Two UK schools are among 15 vying for a share of a $250,000 (£220,000) prize pot, set up to recognise the “world’s best schools”.
Dunoon Grammar School in Argyll and Bute, and the London Academy of Excellence in Newham are each finalists in the World’s Best School Prizes, run by T4 Education.
The 15 schools are split across five categories, with prizes for community collaboration, environmental action, innovation, overcoming adversity and supporting healthy lives.
Four UK schools were initially named on a 50-school shortlist but the number has since been whittled down.
Dunoon Grammar, a state secondary school, has been named on the shortlist for the community collaboration award, while state sixth form the London Academy of Excellence is shortlisted for “supporting healthy lives”.

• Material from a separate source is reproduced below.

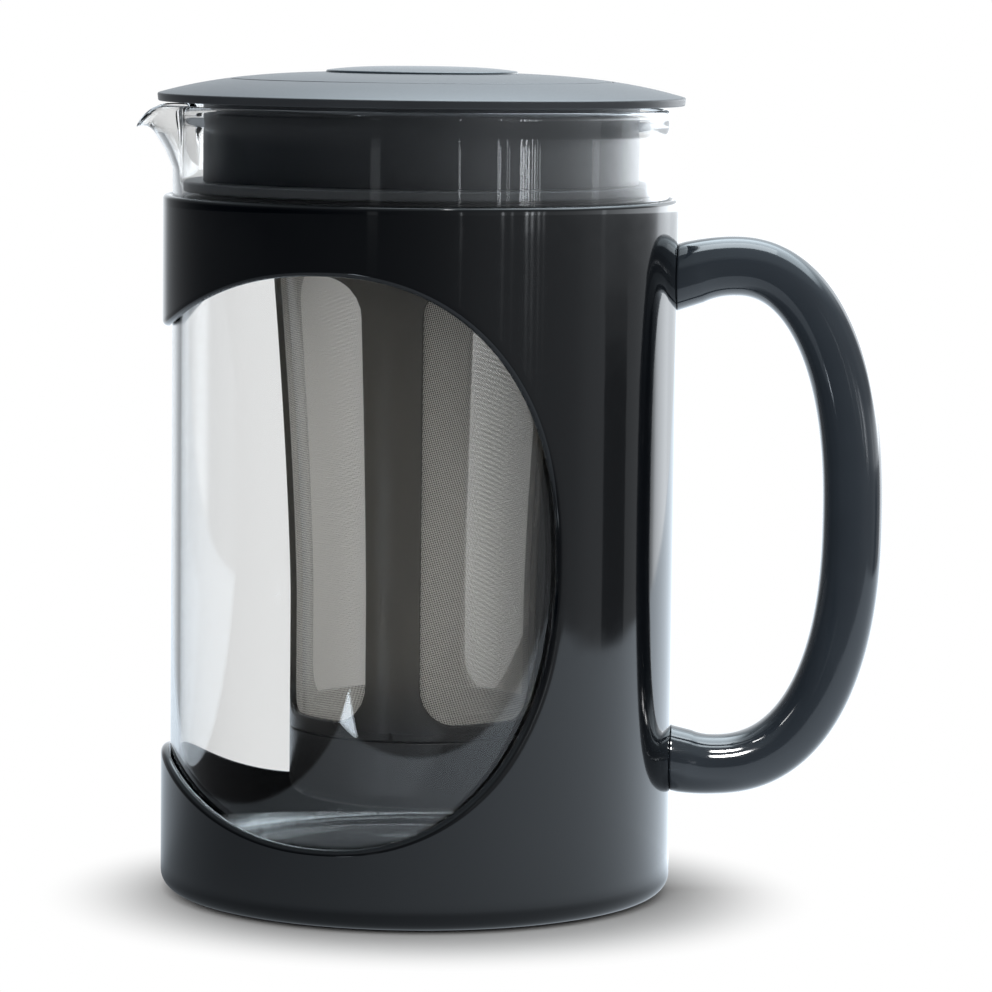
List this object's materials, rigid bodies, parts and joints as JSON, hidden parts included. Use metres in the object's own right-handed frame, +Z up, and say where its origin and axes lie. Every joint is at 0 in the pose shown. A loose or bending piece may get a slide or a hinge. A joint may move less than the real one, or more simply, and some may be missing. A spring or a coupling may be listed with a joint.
{
  "type": "cold brew coffee maker",
  "caption": "Glass carafe in a plastic sleeve with a side window and a loop handle, closed by a domed lid that carries a removable mesh brew core.",
  "frame": {"origin": "centre of the foot pad's underside, on the carafe's axis at table level", "axes": "+Z up along the carafe's axis, +X towards the handle, -X towards the spout, -Y towards the front with the window in view"},
  "size_m": [0.1725, 0.1208, 0.19],
  "materials": {
    "sleeve_plastic": "gloss blue-black",
    "handle_plastic": "gloss blue-black",
    "screw_steel": "plain steel",
    "pad_silicone": "matte",
    "carafe_glass": "clear",
    "gasket_silicone": "smoke silicone",
    "lid_plastic": "satin blue-black",
    "badge_plastic": "satin blue-grey",
    "core_plastic": "smoke black",
    "mesh_cloth": "fine woven filter mesh"
  },
  "bodies": {
    "holder": {"sleeve": "sleeve_plastic", "handle": "handle_plastic", "handle_screws": "screw_steel", "foot_pad": "pad_silicone", "glass_cushion": "pad_silicone"},
    "glass": {"carafe": "carafe_glass"},
    "lid_ring": {"lid_gasket": "gasket_silicone"},
    "lid": {"lid_body": "lid_plastic", "lid_cover": "lid_plastic", "lid_badge": "badge_plastic", "lid_socket": "lid_plastic"},
    "core_ring": {"core_seal": "gasket_silicone"},
    "core": {"core_collar": "core_plastic", "core_frame": "core_plastic", "mesh_front_left": "mesh_cloth", "mesh_front_right": "mesh_cloth", "mesh_rear_right": "mesh_cloth", "mesh_rear_left": "mesh_cloth"},
    "cap_ring": {"cap_seal": "gasket_silicone"},
    "cap": {"core_cap": "core_plastic"}
  },
  "joints": [
    {"name": "carafe_lift", "type": "slide", "parent": "holder", "child": "glass", "axis": [0, 0, 1], "range_m": [0, 0.18]},
    {"name": "lid_lift", "type": "slide", "parent": "glass", "child": "lid_ring", "axis": [0, 0, 1], "range_m": [0, 0.17]},
    {"name": "lid_turn", "type": "hinge", "parent": "lid_ring", "child": "lid", "pos_m": [0, 0, 0], "axis": [0, 0, 1], "continuous": true},
    {"name": "core_turn", "type": "hinge", "parent": "lid", "child": "core_ring", "pos_m": [0, 0, 0], "axis": [0, 0, 1], "range_deg": [0, 240]},
    {"name": "core_drop", "type": "slide", "parent": "core_ring", "child": "core", "axis": [0, 0, -1], "range_m": [0, 0.007]},
    {"name": "cap_turn", "type": "hinge", "parent": "core", "child": "cap_ring", "pos_m": [0, 0, 0], "axis": [0, 0, 1], "range_deg": [0, 180]},
    {"name": "cap_drop", "type": "slide", "parent": "cap_ring", "child": "cap", "axis": [0, 0, -1], "range_m": [0, 0.0065]}
  ],
  "couplings": [
    {"joint": "core_turn", "follows": "core_drop", "rad_per_m": 598.4},
    {"joint": "cap_turn", "follows": "cap_drop", "rad_per_m": 483.32}
  ]
}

A public advisory vote is now to be held online, which will be given to a panel of judges - including Lord Knight, former minister of state for schools and learning, and Dame Alison Peacock, chief executive of the Chartered College of Teaching - to help them decide on the eventual winners.
Voting is open here until 2 October.
T4 education said that Dunoon Grammar School had been using its skill-based courses “to turn around the fortunes of its predominantly rural local area, which has suffered a brain drain, with an exodus of young people leaving to seek opportunities elsewhere”.
The London Academy of Excellence’s “trailblazing wellbeing programme” was also praised.
The winners of the award will be announced on 19 October, with a total prize fund of $250,000 to be shared between the five winners.